### Given exercise
Copy out exactly the lines from the first line of the material below through the line containing "CURVE_STEPS = 48", and nothing beyond them.

### Supplied data
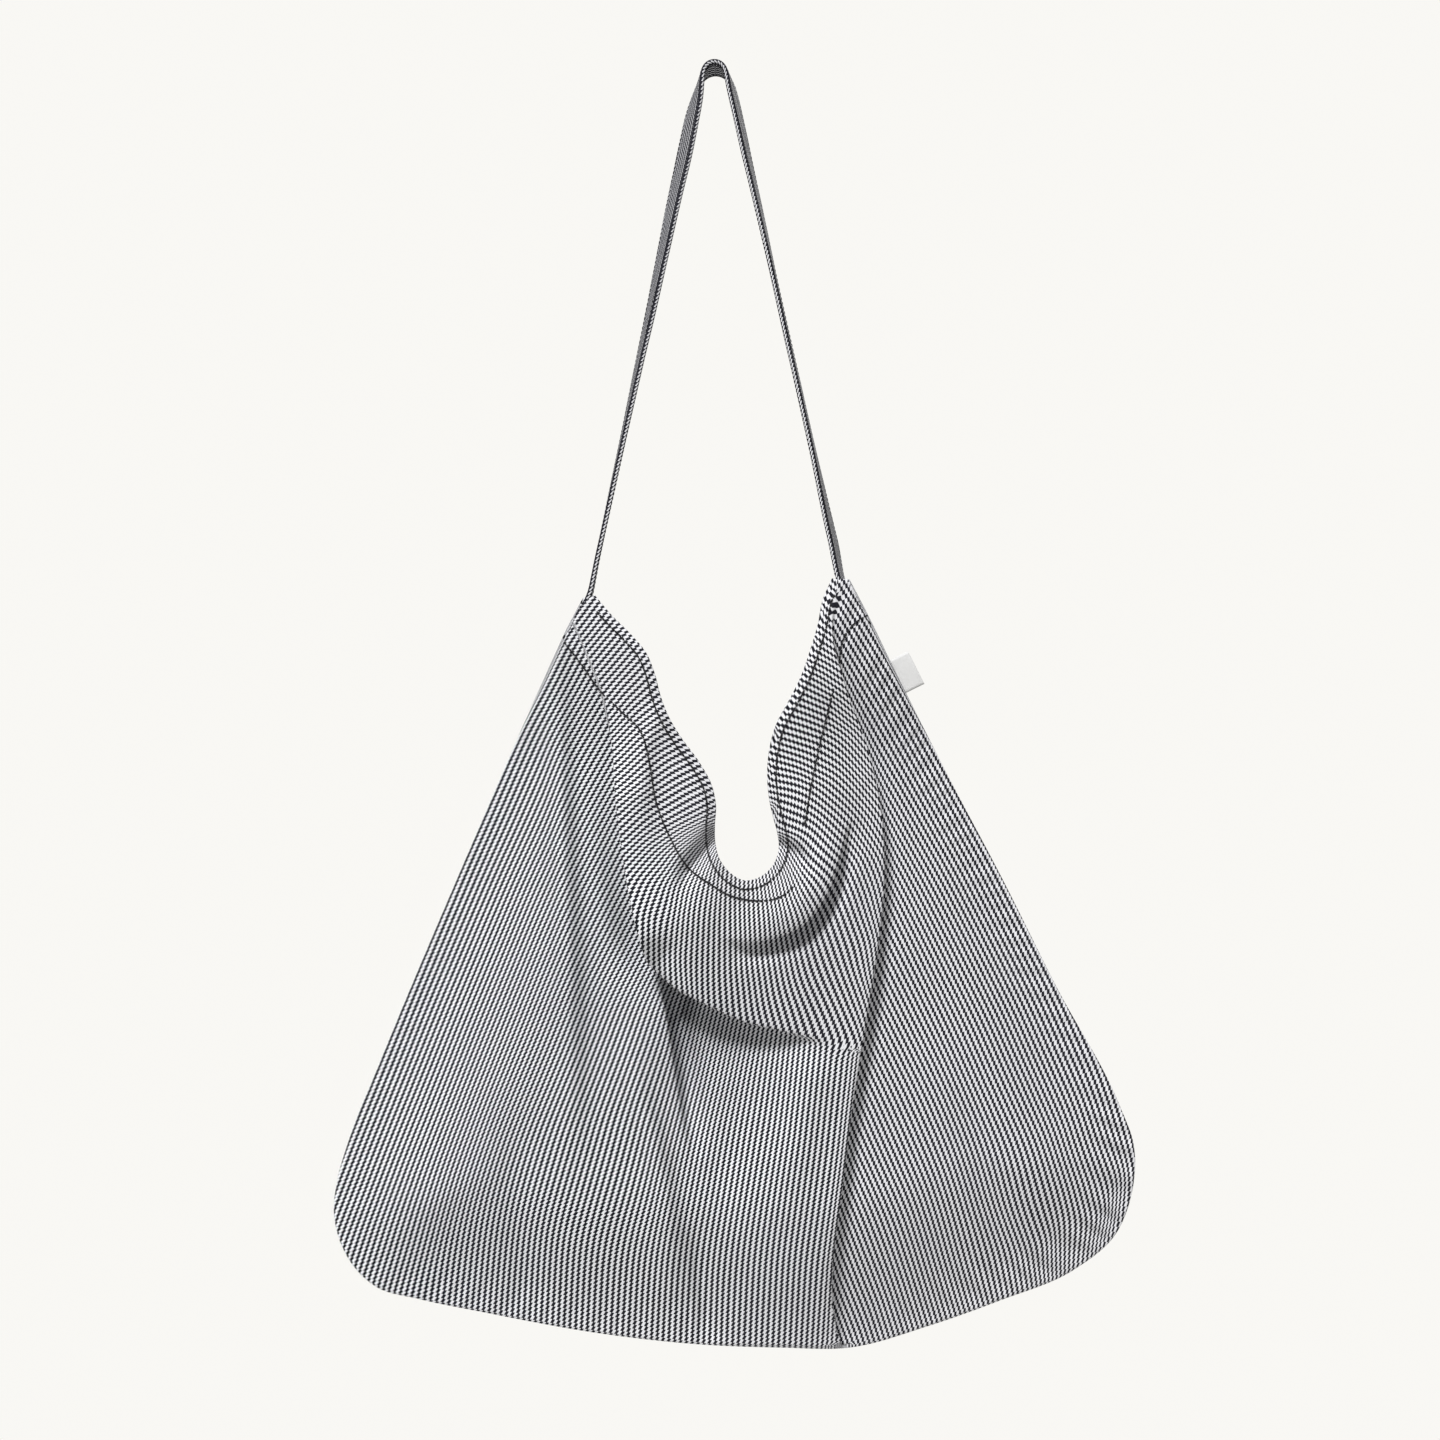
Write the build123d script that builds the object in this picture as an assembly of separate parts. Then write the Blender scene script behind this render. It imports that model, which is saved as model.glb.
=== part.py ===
"""Canvas tote bag with one long shoulder strap, hanging from a round peg by the top of its strap.

Units are millimetres. +Z is up, -Y is the bag's front, and the origin is on the axis of the peg that carries the strap.
The cloth is thin: each layer is its own closed shell, and the layers lie a fraction of a millimetre apart.
"""

import math
import os

from build123d import *

os.makedirs("parts", exist_ok=True)

FRONT = -1  # the side of the bag that a layer is on, as its direction along Y
BACK = 1
LEFT = -1  # the side as its direction along X
RIGHT = 1
BIG = 400.0  # further than anything reaches across the bag
ABOVE = -100.0  # z of a level well above the bag's mouth
CURVE_STEPS = 48  # points that carry a curve once it is moved

# Cloth and thread
CLOTH = 1.4  # one layer of canvas
LAYER_GAP = 0.3  # air between two layers that lie on each other
THREAD = 0.7  # thickness of a row of sewing thread
THREAD_GAP = 0.15  # air between the thread and the cloth

# Strap
PEG_RADIUS = 8.0  # the strap lies on a peg of this radius
STRAP_WIDTH = 25.0
STRAP_THICK = 3.0
STRAP_STITCH_INSET = 2.5  # from the strap's edge to its row of stitches
FOLD = {LEFT: (-75.5, -306.0), RIGHT: (76.0, -296.0)}  # x, z where each leg folds, above the bag's corner
FOLD_ROOM = 18.0  # from the fold line down to the end that is sewn into the bag
# x, z where the sewn-in end enters the bag's corner, and where it stops
SEWN_END = {LEFT: [(-79.7, -328.0), (-92.5, -353.0)], RIGHT: [(79.8, -318.0), (93.5, -342.0)]}
LEAN = 1.4  # degrees that the bag leans back about the fold, so that its weight hangs under the peg

# Hem round the mouth
HEM = 31.0
BACK_MOUTH_DROP = 12.0  # the back edge sags this much lower than the front edge

# Seams
SEAM_ALLOWANCE = 10.0  # width of the folded cloth inside the seams
SEAM_THICK = 4.2
CORNER_TOP = -362.0  # z where the sides change from a flat wall to a folded seam
WALL_FOOT = -470.0  # z where that wall has narrowed to the seam
WALL_GAP = 1.2  # air between the wall and the faces of the bag
BOTTOM_SEAM_TOP = -715.0
TRIM = 6.0  # a curved layer starts this much too wide, and is cut to the outline

# Bar tacks across each sewn-in strap end
TACK_LENGTH = 19.0
TACK_HEIGHT = 2.2
TACK_DROPS = {"upper": 5.0, "lower": 27.0}  # below the top of the bag's corner

# Label sewn into the right side seam
LABEL_TOP = -367.0
LABEL_FOOT = -392.0
LABEL_REACH = 12.0
LABEL_THICK = 0.8
LABEL_GAP = 0.8  # from the seam to the label's near edge, so that it can turn

# x, z round the hanging bag, from the left corner of its mouth down and round to the right corner
OUTLINE = [
    (-83, -326),
    (-100, -358),
    (-161, -498),
    (-222, -642),
    (-242, -702),
    (-236, -748),
    (-190, -779),
    (-79, -801),
    (60, -811),
    (130, -801),
    (207, -769),
    (258, -738),
    (269, -700),
    (258, -657),
    (218, -578),
    (154, -450),
    (101, -342),
    (84, -316),
]
# x, z down the mouth's front edge from the left corner to the bottom of the cowl, and up to the right corner
MOUTH = [
    (-75, -320),
    (-51, -362),
    (-26, -412),
    (-6, -462),
    (8, -497),
    (26, -514),
    (40, -498),
    (45, -462),
    (49, -410),
    (58, -360),
    (75, -310),
]

# Levels down the bag: z, left and right edge, half the gap between the faces at those edges, and how far the front
# and the back stand out in the middle
LEVELS = [
    (-290, -66, 70, 15.8, 16.2, 16.2),
    (-335, -88, 94, 15.8, 18.4, 17.6),
    (-362, -102, 110, 15.2, 27.0, 19.6),
    (-430, -132, 144, 7.0, 44.0, 22.0),
    (-520, -170, 189, 3.2, 52.0, 24.0),
    (-600, -204, 228, 2.6, 45.0, 22.0),
    (-680, -236, 264, 2.6, 32.0, 17.0),
    (-735, -244, 268, 2.6, 20.0, 11.0),
    (-785, -215, 235, 2.6, 9.0, 6.0),
    (-830, -180, 200, 2.6, 4.0, 4.0),
]


def on_front_plane(sketch):
    """A sketch drawn in x and z, placed in the plane of the bag."""
    return Plane.XZ * sketch


def moved_points(points, by):
    """Points along the smooth curve through points, all moved the same distance to the right of its direction."""
    curve = Spline(*points)
    samples = [(curve @ (step / CURVE_STEPS), curve % (step / CURVE_STEPS)) for step in range(CURVE_STEPS + 1)]
    return [(place.X + by * ahead.Y, place.Y - by * ahead.X) for place, ahead in samples]


def curved_area(points, closing=()):
    """A flat area inside a smooth curve through points, closed by straight edges through closing."""
    curve = Spline(*points)
    sides = Polyline(points[-1], *closing, points[0])
    return make_face(curve.edges() + sides.edges())


def curved_strip(points, inner, outer):
    """The flat strip between two distances to the right of the smooth curve through points."""
    near = Spline(*moved_points(points, inner))
    far = Spline(*moved_points(points, outer))
    ends = Line(near @ 0, far @ 0).edges() + Line(near @ 1, far @ 1).edges()
    return make_face(near.edges() + far.edges() + ends)


def bag_area(outwards=0.0):
    """The bag seen from the front, with its edge moved outwards, and its top closed from corner to corner."""
    return curved_area(moved_points(OUTLINE, outwards))


def mouth_points(drop):
    """The mouth's edge, with its bottom lower by a drop."""
    top = MOUTH[0][1]
    depth = top - min(z for x, z in MOUTH)
    return [(x, z - drop * max(0.0, top - z) / depth) for x, z in MOUTH]


def mouth_area(outwards=0.0, drop=0.0):
    """The area that the mouth takes out of a face of the bag, open above, with its edge moved outwards."""
    points = moved_points(mouth_points(drop), outwards)
    return curved_area(points, [(points[-1][0], ABOVE), (points[0][0], ABOVE)])


def rows(top, foot, side=0):
    """The area between two heights: right across, or only on one side."""
    start = 0 if side == RIGHT else -BIG
    end = 0 if side == LEFT else BIG
    return Pos((start + end) / 2, (top + foot) / 2) * Rectangle(end - start, top - foot)


def through(area, low=-BIG, high=BIG):
    """A flat area made solid from y = low to y = high."""
    solid = extrude(on_front_plane(area), amount=high - low, dir=(0, 1, 0))
    return Pos(0, low, 0) * solid


def level_face(level, side, inner, outer):
    """One level of a layer of cloth, between two distances outwards from the cloth's inner surface."""
    z, left, right, gap, front, back = level
    left, right = left - TRIM, right + TRIM
    depth = front if side == FRONT else back

    def arc(out):
        middle = ((left + right) / 2, side * (depth + out), z)
        return ThreePointArc((left, side * (gap + out), z), middle, (right, side * (gap + out), z))

    near = arc(inner)
    far = arc(outer)
    ends = Line(near @ 0, far @ 0).edges() + Line(near @ 1, far @ 1).edges()
    return make_face(near.edges() + far.edges() + ends)


def layer(side, inner, outer, area):
    """A curved layer on one side of the bag, cut to a flat area."""
    return loft([level_face(level, side, inner, outer) for level in LEVELS]) & through(area)


def between_faces(clearance):
    """The space between the front and the back at the bag's edges, right across in X."""
    front = [(FRONT * (gap - clearance), z) for z, left, right, gap, *depths in LEVELS]
    back = [(BACK * (gap - clearance), z) for z, left, right, gap, *depths in reversed(LEVELS)]
    profile = make_face(Polyline(*[(-BIG, y, z) for y, z in front + back], close=True))
    return extrude(profile, amount=2 * BIG, dir=(1, 0, 0))


def fold_line():
    """The line through both folds, about which the bag turns on its strap."""
    left, right = FOLD[LEFT], FOLD[RIGHT]
    return Axis((left[0], 0, left[1]), (right[0] - left[0], 0, right[1] - left[1]))


def fold_rod(radius):
    """A rod along the fold line, past both legs, that rounds the strap's ends."""
    axis = fold_line()
    start = Plane(axis.position - axis.direction * BIG, z_dir=axis.direction)
    return extrude(start * Circle(radius), amount=3 * BIG)


def above_fold(drop=0.0):
    """The space above the fold line, or above a line lower than it by a drop."""
    axis = fold_line()
    ends = [axis.position - axis.direction * BIG, axis.position + axis.direction * 2 * BIG]
    points = [(end.X, end.Z - drop) for end in ends]
    area = make_face(Polyline(*points, (points[1][0], BIG), (points[0][0], BIG), close=True))
    return through(area)


def leg_points(side, out, past=0.0):
    """x, z of one straight leg of a strap layer: its foot, a distance past the fold, and where it meets the peg.
    The layer lies a distance out from the strap's inner surface."""
    middle = PEG_RADIUS + STRAP_THICK / 2
    fold = Vector(*FOLD[side])
    angle = math.atan2(fold.Y, fold.X) + side * math.acos(middle / fold.length)
    outwards = Vector(math.cos(angle), math.sin(angle))
    leg = fold - outwards * middle
    top = outwards * (PEG_RADIUS + out)
    foot = top + leg + leg.normalized() * past
    return (foot.X, foot.Y), (top.X, top.Y)


def strap_area(inner, outer, past=0.0):
    """The strap seen from the front, between two distances from the peg."""

    def path(out):
        foot_left, top_left = leg_points(LEFT, out, past)
        foot_right, top_right = leg_points(RIGHT, out, past)
        over = ThreePointArc(top_left, (0, PEG_RADIUS + out), top_right)
        return Line(foot_left, top_left).edges() + over.edges() + Line(top_right, foot_right).edges()

    feet = [Line(leg_points(side, inner, past)[0], leg_points(side, outer, past)[0]) for side in (LEFT, RIGHT)]
    return make_face(path(inner) + path(outer) + feet[0].edges() + feet[1].edges())


def shoulder_strap():
    """The strap from fold to fold over the peg, with a round end at each fold."""
    long_strap = through(strap_area(0, STRAP_THICK, past=STRAP_WIDTH), -STRAP_WIDTH / 2, STRAP_WIDTH / 2)
    return long_strap & (above_fold() + fold_rod(STRAP_WIDTH / 2))


def strap_stitches(side):
    """A row of thread on the strap's outer face, near its front or back edge."""
    area = strap_area(STRAP_THICK + THREAD_GAP, STRAP_THICK + THREAD_GAP + THREAD)
    middle = side * (STRAP_WIDTH / 2 - STRAP_STITCH_INSET)
    return through(area, middle - THREAD / 2, middle + THREAD / 2)


def sewn_end_area(side, thick):
    """One sewn-in strap end seen from the front."""
    return trace(Polyline(FOLD[side], *SEWN_END[side]), line_width=thick)


def sewn_end(side):
    """The end of the strap that is sewn into the bag's corner. It starts where the folding leg can't reach it."""
    end = through(sewn_end_area(side, STRAP_THICK), -STRAP_WIDTH / 2, STRAP_WIDTH / 2)
    return end - above_fold(FOLD_ROOM)


def corner_drop(side, drop, height):
    """A level strip of the bag's corner, a distance below its top."""
    corner = OUTLINE[0] if side == LEFT else OUTLINE[-1]
    return rows(corner[1] - drop, corner[1] - drop - height, side)


def side_seam(side):
    """The folded seam down one side, and the flat wall at its top that wraps the strap's end."""
    wall = through(curved_strip(OUTLINE, -CLOTH, 0) & rows(ABOVE, WALL_FOOT, side)) & between_faces(WALL_GAP)
    strap_room = through(sewn_end_area(side, STRAP_THICK + 2 * LAYER_GAP))
    fold = curved_strip(OUTLINE, -SEAM_ALLOWANCE, 0) & rows(CORNER_TOP, BOTTOM_SEAM_TOP, side)
    return (wall - strap_room) + through(fold, -SEAM_THICK / 2, SEAM_THICK / 2)


def bottom_seam():
    """The folded seam along the bottom and round both lower corners."""
    fold = curved_strip(OUTLINE, -SEAM_ALLOWANCE, 0) & rows(BOTTOM_SEAM_TOP - LAYER_GAP, -3 * BIG)
    return through(fold, -SEAM_THICK / 2, SEAM_THICK / 2)


def bar_tack(side, drop):
    """A short thick row of thread across a strap's sewn-in end, outside the bag's corner."""
    area = curved_strip(OUTLINE, THREAD_GAP, THREAD_GAP + THREAD) & corner_drop(side, drop, TACK_HEIGHT)
    return through(area, -TACK_LENGTH / 2, TACK_LENGTH / 2)


def label():
    """The folded woven label that stands out of the right side seam."""
    area = curved_strip(OUTLINE, LABEL_GAP, LABEL_GAP + LABEL_REACH) & rows(LABEL_TOP, LABEL_FOOT, RIGHT)
    return through(area, -LABEL_THICK / 2, LABEL_THICK / 2)


def face_nodes(side, name, drop):
    """The panel and the hem of one face of the bag, with its mouth's edge sagging by a drop."""
    mouth = mouth_area(0, drop)
    hem = (mouth_area(HEM, drop) & bag_area(-2 * CLOTH)) - mouth
    return {
        name + "_panel": layer(side, 0, CLOTH, bag_area() - mouth),
        name + "_hem": layer(side, -LAYER_GAP - CLOTH, -LAYER_GAP, hem),
    }


def bag_nodes():
    """Everything below the fold, by name, before the bag leans back."""
    nodes = face_nodes(FRONT, "front", 0) | face_nodes(BACK, "back", BACK_MOUTH_DROP)
    nodes["bottom_seam"] = bottom_seam()
    nodes["label"] = label()
    for side, name in ((LEFT, "left"), (RIGHT, "right")):
        nodes["side_seam_" + name] = side_seam(side)
        nodes["strap_end_" + name] = sewn_end(side)
        for place, drop in TACK_DROPS.items():
            nodes["bar_tack_" + name + "_" + place] = bar_tack(side, drop)
    return nodes


def strap_nodes():
    return {
        "shoulder_strap": shoulder_strap(),
        "strap_stitch_front": strap_stitches(FRONT),
        "strap_stitch_back": strap_stitches(BACK),
    }


def save(name, shape):
    """Write one node, without the specks that a cut can leave."""
    solids = shape.solids()
    largest = max(solid.volume for solid in solids)
    whole = [solid for solid in solids if solid.volume > largest / 50]
    export_step(whole[0] if len(whole) == 1 else Compound(whole), "parts/" + name + ".step")
    print(name, len(whole), "solid(s)", round(sum(solid.volume for solid in whole)), "mm3")


for name, shape in strap_nodes().items():
    save(name, shape)
for name, shape in bag_nodes().items():
    save(name, shape.rotate(fold_line(), LEAN))
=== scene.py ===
"""Canvas tote bag in hickory-stripe cloth, hanging by its strap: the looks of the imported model.

Lengths are in mm in the CAD frame: x across, z up, y backwards from the plane of the seams. Front and back are
worked out over x and z, as a depth out from that plane and as the flat coordinates that the stripes come from.
"""

import math

import bpy
import numpy as np
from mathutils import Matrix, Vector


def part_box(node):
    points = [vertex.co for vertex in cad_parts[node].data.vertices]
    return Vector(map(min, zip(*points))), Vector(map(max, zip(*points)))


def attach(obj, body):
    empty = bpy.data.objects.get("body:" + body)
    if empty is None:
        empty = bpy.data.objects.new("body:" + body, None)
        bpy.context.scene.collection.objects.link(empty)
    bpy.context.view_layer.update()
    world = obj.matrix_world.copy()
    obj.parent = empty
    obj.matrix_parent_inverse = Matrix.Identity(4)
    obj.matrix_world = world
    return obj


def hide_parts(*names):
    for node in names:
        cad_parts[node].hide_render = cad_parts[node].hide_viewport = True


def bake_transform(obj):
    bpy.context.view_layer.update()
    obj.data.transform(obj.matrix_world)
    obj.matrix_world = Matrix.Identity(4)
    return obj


MM = 0.001  # one mm in the frame's metres
FRONT = -1  # a face of the bag, as its direction along y
BACK = 1

# Camera: level, square to the bag, at the distance where the frame is 0.9216 m wide in the plane of the seams
VIEW_X = 3.2
VIEW_Z = -408.3
VIEW_DISTANCE = 900.0
SENSOR = 36.0
FRAME_WIDTH = 921.6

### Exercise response
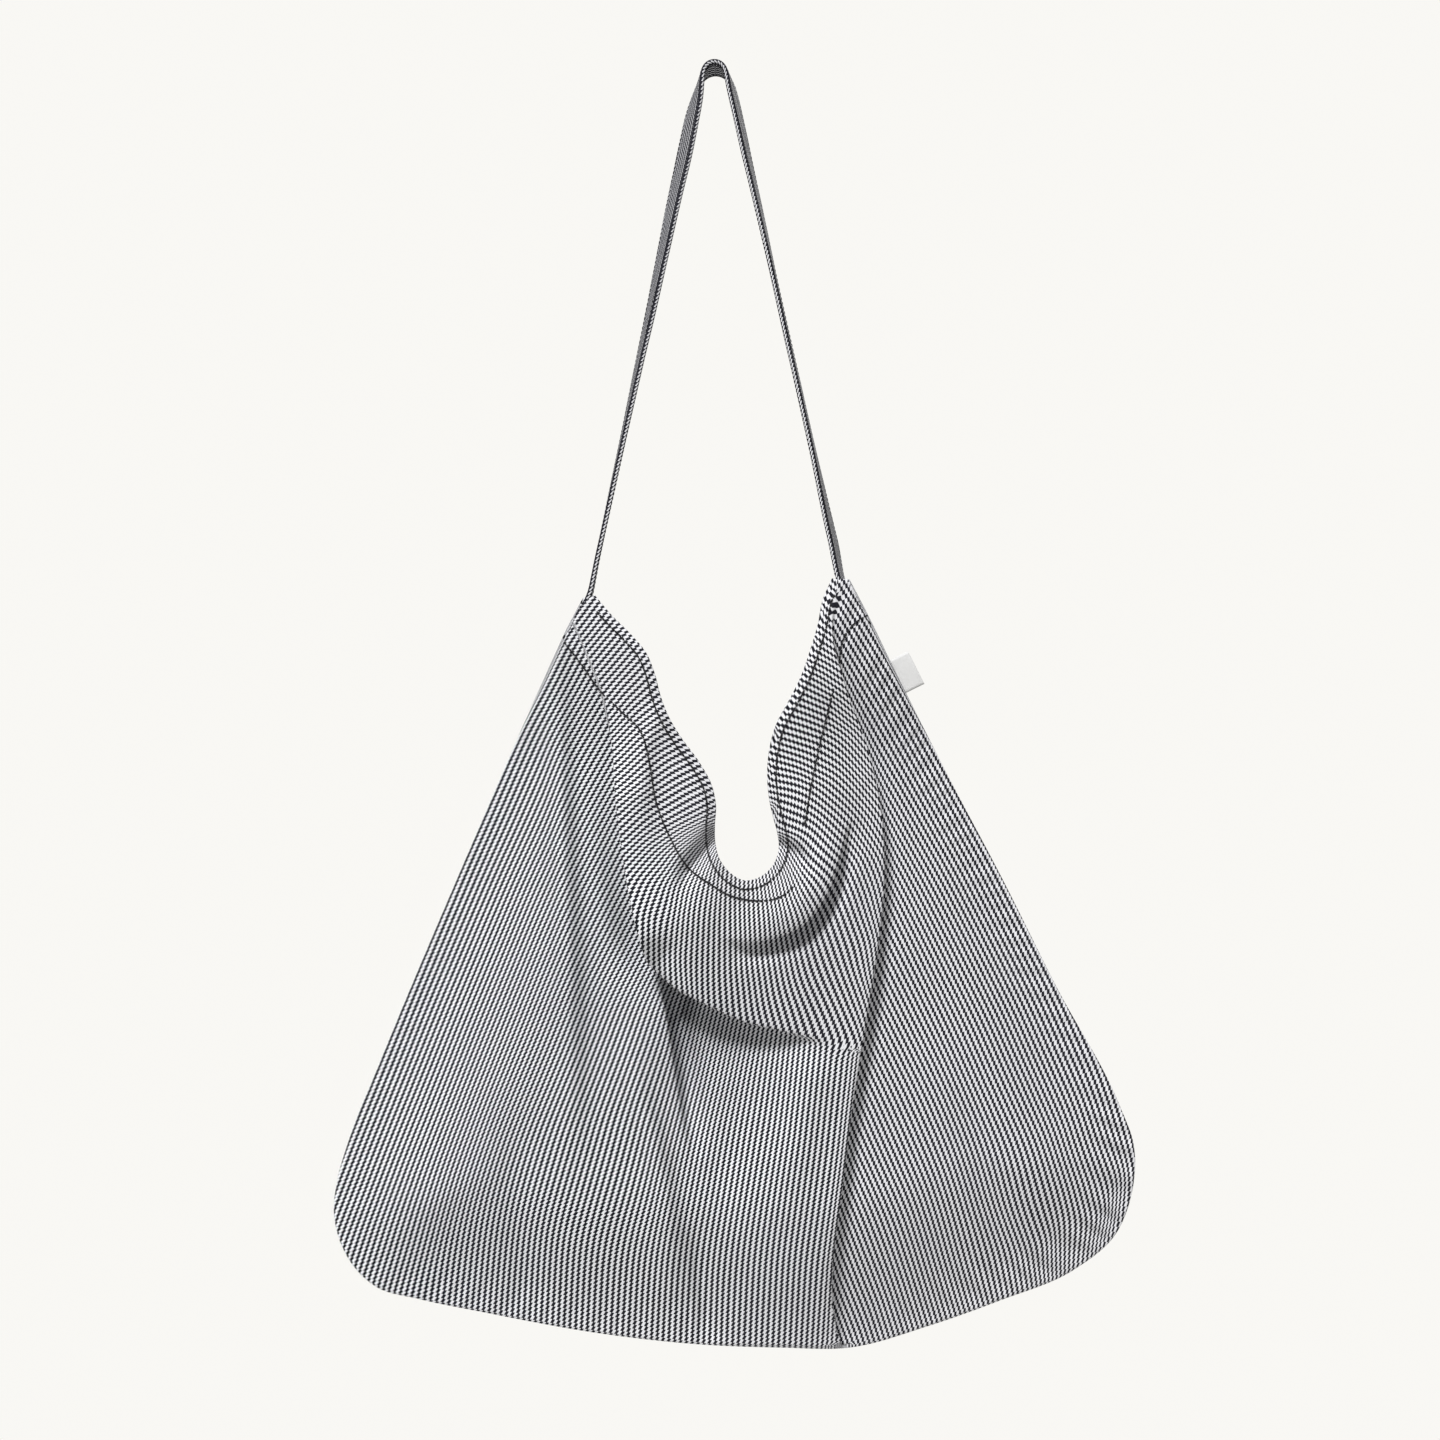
Write the build123d script that builds the object in this picture as an assembly of separate parts. Then write the Blender scene script behind this render. It imports that model, which is saved as model.glb.
=== part.py ===
"""Canvas tote bag with one long shoulder strap, hanging from a round peg by the top of its strap.

Units are millimetres. +Z is up, -Y is the bag's front, and the origin is on the axis of the peg that carries the strap.
The cloth is thin: each layer is its own closed shell, and the layers lie a fraction of a millimetre apart.
"""

import math
import os

from build123d import *

os.makedirs("parts", exist_ok=True)

FRONT = -1  # the side of the bag that a layer is on, as its direction along Y
BACK = 1
LEFT = -1  # the side as its direction along X
RIGHT = 1
BIG = 400.0  # further than anything reaches across the bag
ABOVE = -100.0  # z of a level well above the bag's mouth
CURVE_STEPS = 48  # points that carry a curve once it is moved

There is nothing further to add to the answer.